INTELBRIEF

May 11, 2015

TSG IntelBrief: Quagmire in the Air

• The Saudi-led air campaign in Yemen has gone on for 48 days before an expected five-day ceasefire begins tomorrow; the U.S.-led air campaign against the Islamic State has gone on for 277 days with no end in sight

• Neither campaign has achieved its stated goal, though the campaign against the Islamic State has blunted its rapid expansion; the Houthis have actually seized more territory in Yemen since the airstrikes began in late March

• Seen as a way of avoiding lengthy and costly ground entanglements, airstrikes have the nasty tendency to  become quagmires in the air, with rapidly diminishing returns and escalating humanitarian costs

• Airstrikes against insurgent, rebel, or terrorist groups that operate and hide among civilian populations quickly run out of obvious military targets and soon resort to bombing targets of dubious value and harming and alienating the very civilian populations they claim to save.

 

Two ongoing military air campaigns are showing the limits of a tactic used too often in the absence of effective strategies. The appeal of airstrikes, from the side of the bombers though not the bombed, is that it appears to be a way to achieve military goals without entanglement in lengthy and dangerous ground operations. However, the U.S.-led airstrikes against the Islamic State in Syria and Iraq and the Saudi-led airstrikes against Houthi rebels in Yemen are not achieving their stated goals, and in the case of Yemen, are actually proving counterproductive.

Bombing campaigns against rebels or terrorists in poor countries tend to have immediate short-term gains but quickly bog down into the very type of fighting the airstrikes are supposed to replace; a war of attrition with high civilian casualties. The Saudi campaign began on March 25, and was intended to greatly diminish the Houthi rebel movement and pave the way for the return of ousted president Abd Rabbuh Mansur Hadi. In the 48 days since then, the Houthis have actually increased the territory in which they have varying degrees of control, to include the port city of Aden, far from their strongholds in the north. While the Houthis have certainly been hurt, so have Yemeni civilians, with 1,400 deaths and counting, and over 300,000 people displaced in a country unable to cope with such a humanitarian catastrophe.

With diminishing returns from the airstrikes, the Saudi government has arranged for a five-day cease fire to allow humanitarian aid into the desperate country. Houthi rebels have agreed to the cease fire but each side appears ready to react quickly to any perceived violation by the other. The failure of the airstrikes to deliver as promised has generated negative publicity for the Saudi coalition and a fear that the war might widen among the Saudi population that was expecting a quick and bloodless victory. In addition to the civilian casualties, the airstrikes have destroyed even more of the country’s infrastructure, which was already in sad shape. The repeated airstrikes against the Sana’a airport that will limit the delivery of badly needed aid has generated intense negative public reaction. Likewise, the airstrikes on the 1,100 year-old Shi'a Imam al-Hadi mosque in Sa'dah generated a fierce backlash against the coalition that purports to be saving the Yemenis from such sectarianism.
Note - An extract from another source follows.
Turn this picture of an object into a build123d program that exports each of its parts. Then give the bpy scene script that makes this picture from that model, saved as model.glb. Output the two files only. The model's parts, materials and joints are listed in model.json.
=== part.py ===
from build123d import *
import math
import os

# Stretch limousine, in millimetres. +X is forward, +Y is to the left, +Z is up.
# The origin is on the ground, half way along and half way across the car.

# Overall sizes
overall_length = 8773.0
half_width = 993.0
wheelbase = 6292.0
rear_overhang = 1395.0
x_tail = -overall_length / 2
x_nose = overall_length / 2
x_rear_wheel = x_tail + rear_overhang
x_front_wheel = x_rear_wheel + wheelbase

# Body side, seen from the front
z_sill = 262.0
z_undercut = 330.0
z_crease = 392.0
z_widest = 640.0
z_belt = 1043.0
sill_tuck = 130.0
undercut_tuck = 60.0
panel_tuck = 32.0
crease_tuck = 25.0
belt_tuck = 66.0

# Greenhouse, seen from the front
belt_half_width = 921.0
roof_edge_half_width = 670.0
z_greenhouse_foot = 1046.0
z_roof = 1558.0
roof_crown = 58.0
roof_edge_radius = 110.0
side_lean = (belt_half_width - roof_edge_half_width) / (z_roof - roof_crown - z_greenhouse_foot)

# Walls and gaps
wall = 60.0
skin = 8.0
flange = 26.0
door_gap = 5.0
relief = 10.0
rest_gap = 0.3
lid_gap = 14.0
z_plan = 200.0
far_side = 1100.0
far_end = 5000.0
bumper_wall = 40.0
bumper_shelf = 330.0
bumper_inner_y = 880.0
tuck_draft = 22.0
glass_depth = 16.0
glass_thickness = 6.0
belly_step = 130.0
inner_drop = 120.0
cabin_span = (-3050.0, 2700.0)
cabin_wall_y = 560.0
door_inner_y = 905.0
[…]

For its part, the U.S.-led air campaign in Syria and Iraq against the Islamic State has blunted the group’s momentum but the group still is able to launch assaults against civilian centers in both countries. It has even managed to retake parts of the Bayji refinery, where airstrikes have obvious limitations. The U.S. has spent $2.1 billion on its nine-month air campaign, which is about half of what the U.S. government spent in international humanitarian aid throughout 2014.

The issue is that the realities on the ground do not change at the speed of the jet fighters. As in Yemen, the air campaign in Iraq and Syria long ran out of easy and obvious targets of significant military value, and are now stuck in an expensive holding pattern looking for targets of opportunity that keep the group from expanding while seeking to avoid civilian casualties. Inevitably, despite the care taken, the air campaign has from time to time ended up hurting some of the people it is trying to save. At the same time, the Islamic State is looking to maximize civilian casualites from airstrikes to help turn the population against the coalition. Over 3,700 airstrikes have weakened the Islamic State’s ability to move en masse and in the open, but they have done little to dislodge the group from its strongholds in Mosul and Raqqa. Trying to resolve deep-seated and complex conflicts from several thousand feet can all too easily lead to quagmires of the air. Change has to come from the ground for it to take root.